Cleansing the country
He loved this power, and always looked as though he did: big, bluff, loud, handsome, like an admiral out of opera, with a well-known weakness for young actresses whom he would entertain, under navy protection, at his flat in the Calle Darragueyra. He enjoyed his official yacht, even when Fernando Branca, a millionaire whose wife was one of his lovers, curiously vanished from it without trace while they were out sailing together.

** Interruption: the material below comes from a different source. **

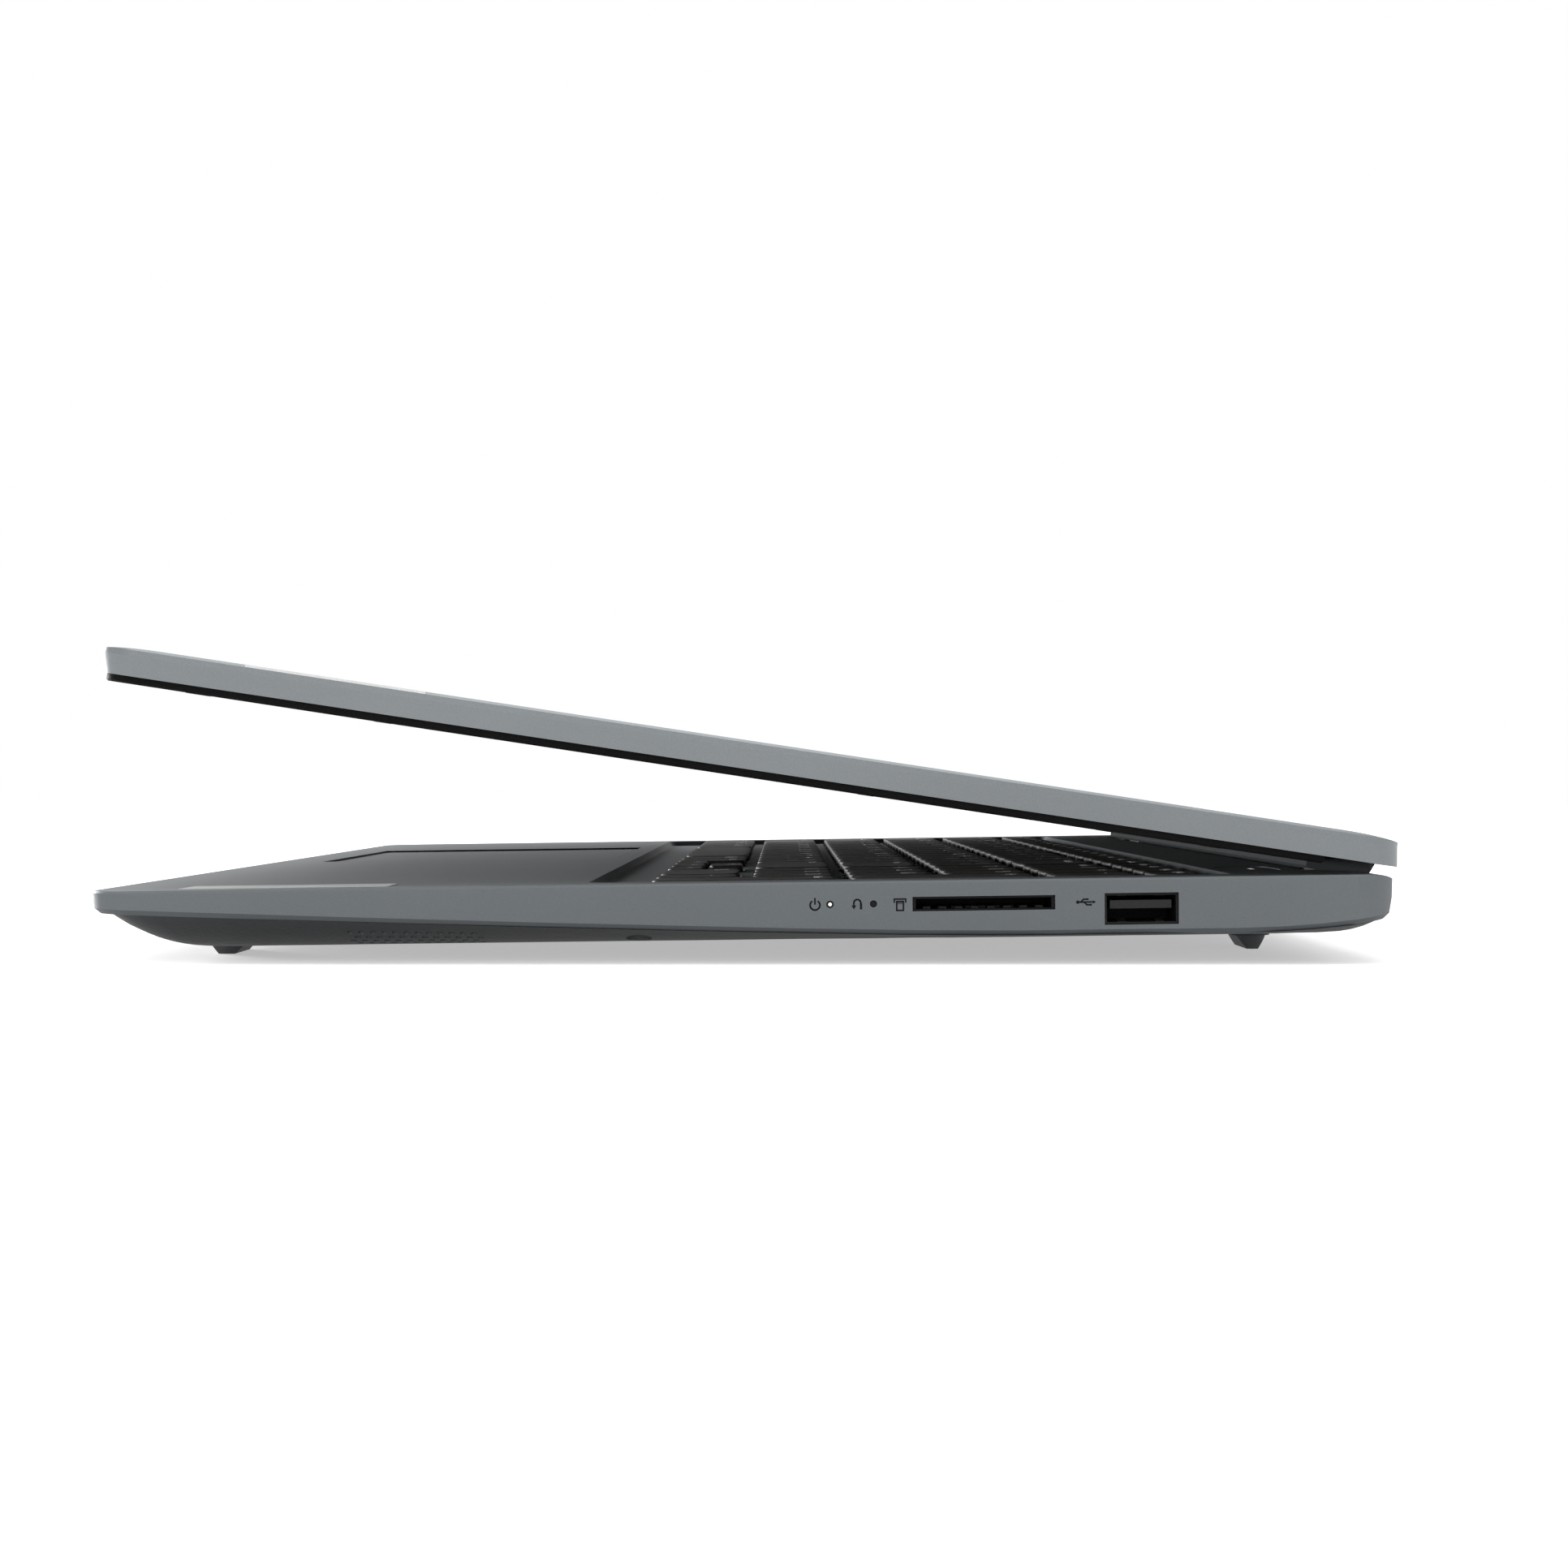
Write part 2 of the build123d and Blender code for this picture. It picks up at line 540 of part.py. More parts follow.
def make_dc_jack():
    sleeve = rod((-179.4, -167), POWER_INLET_Y, PORT_Z, 2.8) - rod((-181, -168), POWER_INLET_Y, PORT_Z, 2.05)
    return sleeve + rod((-178.0, -167.5), POWER_INLET_Y, PORT_Z, 0.82)


# ------------------------------------------------------------------ lid
def lid_solid(inset, z):
    """The lid's plan, drawn in by inset, between two heights."""
    x = (-WIDTH / 2 + inset, WIDTH / 2 - inset)
    return slab(x, (LID_FRONT + inset, LID_REAR - inset), z, max(1.0, CORNER - inset))


def lid_outside():
    """Painted back cover: front and sides drawn in below, rear let out, and ends that drop softly above."""
    low_front, low_rear = LID_FRONT + RIM_IN_FRONT, LID_REAR + RIM_OUT_REAR
    lower = RectangleRounded(WIDTH - 2 * RIM_IN_SIDE, low_rear - low_front, CORNER - RIM_IN_SIDE)
    upper = RectangleRounded(WIDTH, LID_REAR - LID_FRONT, CORNER)
    lower = Pos(0, (low_front + low_rear) / 2, RIM_PLANE) * lower
    upper = Pos(0, (LID_FRONT + LID_REAR) / 2, LID_TOP - 1.5) * upper
    edge = loft([lower, upper], ruled=True)
    crown = slab((-WIDTH / 2, WIDTH / 2), (LID_FRONT, LID_REAR), (LID_TOP - 1.5, LID_TOP), CORNER)
    crown = chamfer(crown.faces().sort_by(Axis.Z)[-1].edges(), 0.45)
    front, rear, drop, run = LID_FRONT - 2, LID_REAR + 2, 1.1, 14.0
    top = [
        ThreePointArc((front, LID_TOP - drop), (front + run / 2, LID_TOP - drop / 4), (front + run, LID_TOP)),
        Polyline((front + run, LID_TOP), (front + run, LID_TOP + 1), (rear - run, LID_TOP + 1),
                 (rear - run, LID_TOP)),
        ThreePointArc((rear - run, LID_TOP), (rear - run / 2, LID_TOP - drop / 4), (rear, LID_TOP - drop)),
        Polyline((rear, LID_TOP - drop), (rear, 0), (front, 0), (front, LID_TOP - drop)),
    ]
    return (edge + crown) & side_profile(top, (-WIDTH, WIDTH))


def badge_seat(grow):
    """Long narrow pocket for the plain plate let into the lid's right-hand edge."""
    return slab((170.8 - grow, 179.0 + grow), (22.5 - grow, 59.5 + grow), (6.35, 7.2), 1.0)


def make_lid_back_cover():
    shell = lid_outside() - slab((-176, 176), (2.4, 232.6), (0, 5.6), 5)
    return shell - badge_seat(0.05)


def make_lid_badge():
    return badge_seat(0) & lid_outside()


def screen_window():
    return slab((-172.1, 172.1), (9.0, 202.6), (0, 2), 0.6, taper=-12)


def make_lid_bezel():
    frame = lid_solid(1.7, (BEZEL_FACE, RIM_PLANE)) & block((-200, 200), (-5, 222.0), (0, 4))
    frame = chamfer(frame.faces().sort_by(Axis.Z)[0].edges(), 0.35)
    frame -= screen_window()
    frame -= disc((0, 5.0), (-1, 3), 1.9) + block((-2.6, 8.2), (3.5, 6.5), (-1, 1.4)) + disc((10.5, 5.0), (-1, 3), 0.5)
    return frame - [disc(spot, (-1, 1.0), 2.6) for spot in bumper_spots()]


def bumper_spots():
    return [(s * x, y) for s in (-1, 1) for x, y in ((120, 4.0), (174.6, 150))] + [(s * 90, 216) for s in (-1, 1)]


def make_lid_bumpers():
    return Compound([disc(spot, (0.22, 1.0), 2.5) for spot in bumper_spots()])


def make_display_screen():
    return slab((-172.6, 172.6), (8.5, 203.1), (RIM_PLANE, 1.9), 0.5)


def make_display_panel():
    panel = slab((-175.4, 175.4), (7.6, 206), (1.9, 4.5), 1.0)
    return panel + slab((-120, 120), (206, 213), (1.9, 2.9), 0.5)


def make_webcam_module():
    board = block((-32, 32), (2.9, 7.1), (2.9, 4.0)) + disc((0, 5.0), (2.3, 2.9), 2.0)
    return board + block((9, 12), (4, 6), (2.0, 2.9))


def make_webcam_lens():
    return disc((0, 5.0), (1.5, 2.3), 1.6)


def make_privacy_shutter():
    plate = slab((2.9, 7.9), (3.8, 6.2), (0.6, 1.3), 0.4)
    return plate + [block((x, x + 0.4), (4.2, 5.8), (0.45, 0.6)) for x in (4.6, 5.4, 6.2)]


def make_antenna_pair():
    return Compound(both_sides(block((60, 118), (2.9, 6.8), (4.6, 5.5))))


def make_display_cable():
    """Flat cable taped along the back of the screen panel, from its board to the left hinge."""
    run = block((-60, -45), (196, 211), (4.6, 5.3)) + block((-100, -58), (196, 204), (4.6, 5.3))
    return run + block((-108, -98), (196, 230), (4.6, 5.3))


def make_hinge_bar_cover():
    """Strip that closes the gap at the hinge, with a round skirt that turns in the channel."""
    floor = slab((-175.8, 175.8), (222.3, 232.4), (RIM_PLANE, 2.65), 1.0)
    outline = [(BAR_FRONT, BAR_BOTTOM + 0.5), (BAR_FRONT, 2.0), (235.2, 2.0), (235.2, RIM_PLANE), (234.6, 0.2),
               (233.9, BAR_BOTTOM), (BAR_FRONT + 0.6, BAR_BOTTOM)]
    bar = side_polygon(outline, (-170, 170)) & Pos(0, 0, -2) * hinge_bar_bed(0)
    bar &= block((-200, 200), (220, 240), (-3, RIM_PLANE))
    bar = bar + floor - both_sides(block((120.4, 140.6), (229.6, 236), (-3, 3)))
    for x in ((-116, 116), (142.6, 155.5), (-155.5, -142.6)):
        bar += rod(x, HINGE_Y, HINGE_Z, BARREL_RADIUS) + block(x, (230.6, HINGE_Y), (HINGE_Z, BAR_BOTTOM + 0.2))
    return bar


def hinge_leaf():
    """Right lid hinge: a sleeve on the pin, an arm up into the lid, and a screwed flange."""
    leaf = rod((121, 140), HINGE_Y, HINGE_Z, BARREL_RADIUS)
    leaf += block((121, 140), (230.3, 232.2), (HINGE_Z, 5.5)) + block((121, 140), (214.5, 232.2), (4.6, 5.5))
    leaf -= rod((120, 142), HINGE_Y, HINGE_Z, PIN_RADIUS + 0.07)
    return leaf - [disc((x, 219), (4, 6), 1.1) for x in (125, 136)]


def hinge_bracket():
    """Right base hinge: a plate under the deck, a lug through the back wall, and the pin."""
    plate = slab((84, 120.5), (204, 226.5), (-3.6, -2.65), 2)
    lug = rod((117.6, 120.4), HINGE_Y, HINGE_Z, BARREL_RADIUS) + block((117.6, 120.4), (222, HINGE_Y), (-6.5, -3.0))
    pin = rod((118, 141.5), HINGE_Y, HINGE_Z, PIN_RADIUS) + rod((140.6, 141.8), HINGE_Y, HINGE_Z, 2.4)
    return plate + lug + pin


def make_lid_screws():
    screws = [disc((x, 219), (3.9, 4.6), 2.0) + disc((x, 219), (4.6, 5.5), 1.0) for x in (125, 136)]
    return Compound(screws + [mirror(screw, about=Plane.YZ) for screw in screws])


# ------------------------------------------------------------------ the assembly
def lid_nodes():
    """Everything that swings with the lid, drawn closed."""
    leaf = hinge_leaf()
    return {
        "lid_back_cover": make_lid_back_cover(),
        "lid_bezel": make_lid_bezel(),
        "lid_badge": make_lid_badge(),
        "lid_bumpers": make_lid_bumpers(),
        "lid_screws": make_lid_screws(),
        "display_panel": make_display_panel(),
        "display_screen": make_display_screen(),
        "display_cable": make_display_cable(),
        "antenna_pair": make_antenna_pair(),
        "webcam_module": make_webcam_module(),
        "webcam_lens": make_webcam_lens(),
        "privacy_shutter": make_privacy_shutter(),
        "hinge_bar_cover": make_hinge_bar_cover(),
        "hinge_leaf_right": leaf,
        "hinge_leaf_left": mirror(leaf, about=Plane.YZ),
    }


def base_nodes():
    """Everything that stays with the base or presses into it."""
    speaker, bracket = make_speaker(), hinge_bracket()
    nodes = {
        "top_case": make_top_case(),
        "bottom_cover": make_bottom_cover(),
        "bottom_screws": make_bottom_screws(),
        "keyboard_plate": make_keyboard_plate(),
        "touchpad": make_touchpad(),
        "power_button": make_power_button(),
        "power_lamp": make_power_lamp(),
        "reset_button": make_reset_button(),
        "status_lamp": make_status_lamp(),
        "palmrest_label": make_palmrest_label(),
        "mainboard": make_mainboard(),
        "battery_pack": make_battery_pack(),
        "fan_housing": make_fan_housing(),
        "fan_rotor": make_fan_rotor(),
        "heat_sink": make_heat_sink(),
        "ssd_module": make_ssd_module(),
        "memory_module": make_memory_module(),
        "wifi_card": make_wifi_card(),
        "speaker_right": speaker,
        "speaker_left": mirror(speaker, about=Plane.YZ),
        "io_board": make_io_board(),
        "io_ribbon": make_io_ribbon(),
        "usb_port_right": usb_socket(1, USB_Y),
        "usb_port_left": usb_socket(-1, LEFT_USB_Y),
        "sd_card_slot": make_sd_card_slot(),
        "hdmi_port": make_hdmi_port(),
        "usb_c_port": make_usb_c_port(),
        "audio_jack": make_audio_jack(),
        "dc_jack": make_dc_jack(),
        "hinge_bracket_right": bracket,
        "hinge_bracket_left": mirror(bracket, about=Plane.YZ),
    }
    for name, keys in keyboard().items():
        nodes[name] = Compound([key_cap(key) for key in keys])
    return nodes


def main():
    os.makedirs("parts", exist_ok=True)
    nodes = {name: seat(raise_lid(shape)) for name, shape in lid_nodes().items()}
    nodes.update({name: seat(shape) for name, shape in base_nodes().items()})
    nodes["front_feet"] = trim_at_table(seat(make_front_feet()))
    nodes["rear_feet"] = trim_at_table(seat(make_rear_feet()))
    for name, shape in nodes.items():
        export_step(shape, f"parts/{name}.step")


if __name__ == "__main__":
    main()
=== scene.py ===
# %% [markdown]
# # A slim grey laptop computer, open by a crack
# The laptop's real parts come packed as a fixed frame: shells, hinges, sockets, feet and key groups. Blender
# never moves them. It paints them, and adds what a drawing leaves out: dished key caps with their printed
# legends, contact springs, icons beside the sockets, painted and moulded surfaces, light and a floor.

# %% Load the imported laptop
import bpy
import json
import math
import numpy as np
from mathutils import Matrix, Vector


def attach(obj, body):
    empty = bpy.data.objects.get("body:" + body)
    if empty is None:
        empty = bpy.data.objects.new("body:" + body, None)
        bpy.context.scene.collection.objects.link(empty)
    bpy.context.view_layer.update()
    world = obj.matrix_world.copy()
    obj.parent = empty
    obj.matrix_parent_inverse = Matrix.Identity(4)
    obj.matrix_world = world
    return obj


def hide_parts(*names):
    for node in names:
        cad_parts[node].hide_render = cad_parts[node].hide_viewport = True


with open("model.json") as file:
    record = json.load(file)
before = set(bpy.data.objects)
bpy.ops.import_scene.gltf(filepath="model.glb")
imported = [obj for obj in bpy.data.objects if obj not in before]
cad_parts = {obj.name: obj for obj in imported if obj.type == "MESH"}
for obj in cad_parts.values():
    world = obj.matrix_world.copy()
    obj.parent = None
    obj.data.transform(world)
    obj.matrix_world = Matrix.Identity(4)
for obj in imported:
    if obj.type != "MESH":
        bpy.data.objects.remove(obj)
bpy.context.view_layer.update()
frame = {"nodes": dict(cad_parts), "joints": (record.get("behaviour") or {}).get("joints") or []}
NODES = frame["nodes"]

# %% [markdown]
# ## Two places to draw in
# A laptop is easiest to draw lying flat and shut, the way it is made. The deck is the flat top of the base:
# X runs to the user's right, Y back from the front edge, Z up from the deck. Two matrices then carry a
# finished drawing to where the part stands: one stands the base on its feet, the other also swings the lid
# open on its hinge. The tilt and the hinge come from the frame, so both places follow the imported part.

# %% The deck's place and the lid's place
MM = 0.001
HINGE = next(joint for joint in frame["joints"] if joint["name"] == "lid_hinge")
PRESS = next(joint for joint in frame["joints"] if joint["name"] == "power_press")
DECK_TILT = math.atan2(PRESS["axis"][1], -PRESS["axis"][2])
LID_OPENING = math.radians(-HINGE["range_deg"][0])
HINGE_ON_DECK = (0.2332, -0.0045)        # the hinge pin: back from the front edge, and under the deck

turn = Matrix.Rotation(DECK_TILT, 4, "X")
pin = turn @ Vector((0, *HINGE_ON_DECK))
DECK = Matrix.Translation(Vector(HINGE["pos_m"]) - pin) @ turn
AXLE = Matrix.Translation((0, *HINGE_ON_DECK))
LID = DECK @ AXLE @ Matrix.Rotation(-LID_OPENING, 4, "X") @ AXLE.inverted()
print("deck tilt in degrees:", round(math.degrees(DECK_TILT), 3))

# %% [markdown]
# ## The camera
# The view is straight from the right-hand side, from a little above the table and about 46 cm from the near
# side. A level camera with no shift keeps every upright edge upright. Its height is what makes the deck
# just visible as a thin wedge under the lid, so it is set in millimetres over the table and not by eye.

# %% Camera
eye = bpy.data.objects.new("camera", bpy.data.cameras.new("camera"))
bpy.context.scene.collection.objects.link(eye)
eye.location = (0.6420, 0.0073, 0.0324)
eye.rotation_euler = (math.radians(90), 0, math.radians(90))
eye.data.sensor_width = 36.0
eye.data.lens = 59.2
eye.data.clip_start = 0.01
bpy.context.scene.camera = eye

# %% [markdown]
# ## Studio light and floor
# Products are shot on a white sweep with large soft lamps, so that edges show as soft bright lines and the
# shadow is a faint smear under the feet. Four lamps do that here: a broad one overhead, a big panel on the
# camera's side that lights the sockets, a small low one in front that skims the palm rest, and a weak one
# behind that draws the lid's outline. The world is white and fills the rest. The floor glows a little,
# because a real sweep is lit separately until it reads as pure white, and that also keeps the shadow pale.

# %% Lights and floor
def lamp(name, place, aim, size, watts):
    """A soft square lamp: a flat panel of the given size that faces its aim point."""
    panel = bpy.data.lights.new(name, "AREA")
    panel.shape, panel.size, panel.energy = "SQUARE", size, watts
    lit = bpy.data.objects.new(name, panel)
    lit.location = place
    lit.rotation_euler = (Vector(aim) - Vector(place)).to_track_quat("-Z", "Y").to_euler()
    bpy.context.scene.collection.objects.link(lit)


lamp("overhead_softbox", (0.15, 0.0, 1.30), (0, 0, 0), 1.0, 14.0)
lamp("port_side_panel", (1.35, -0.35, 0.55), (0.1, 0, 0.02), 0.9, 4.0)
lamp("palm_rest_panel", (-0.80, -1.00, 0.22), (0, 0, 0.02), 0.45, 36.0)
lamp("rear_rim_panel", (-0.6, 1.1, 0.9), (0, 0, 0.02), 0.8, 3.0)

world = bpy.data.worlds.new("studio")
world.use_nodes = True
world.node_tree.nodes["Background"].inputs["Color"].default_value = (1, 1, 1, 1)
world.node_tree.nodes["Background"].inputs["Strength"].default_value = 1.0
bpy.context.scene.world = world
bpy.context.scene.view_settings.view_transform = "Standard"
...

Power was sweeter, too, for being unearned. Meetings with the elderly Juan Perón, at first in the (later outlawed) P-2 Masonic lodge, had ensured his promotion to head of the navy in 1974 over 14 senior men. In government, both before and after the coup, he threw his weight about, demanding a long list of Lupo frigates, Exocet missiles and destroyers with which to scare the British over the Malvínas. His Masonic contacts included global arms-dealers and drug-traffickers, as well as the Vatican bank: all allies in his moral crusade.
In 1983 he said he would set up a “social democratic” party. The words meant nothing, and he did not get far, as the junta was imploding. As his colleagues stepped down that year, pursued by judges, they declared victory in the admiral’s war against subversion. The deaths involved had caused them “Christian pain”, they said. But “life” had triumphed in the end.
This seemed the ultimate twisting of words, but the admiral had one more up his braided sleeve. As he left court in 1985, sentenced to the maximum penalty of life imprisonment for his murders, torture and detentions (a sentence he did not serve, since Carlos Menem, a Peronist president, pardoned him in 1990), he snapped that he was “responsible, but not guilty”. Guilty implied evil. But he was proud of his reorganising work. He had cleansed the country, and “clean” was a good word.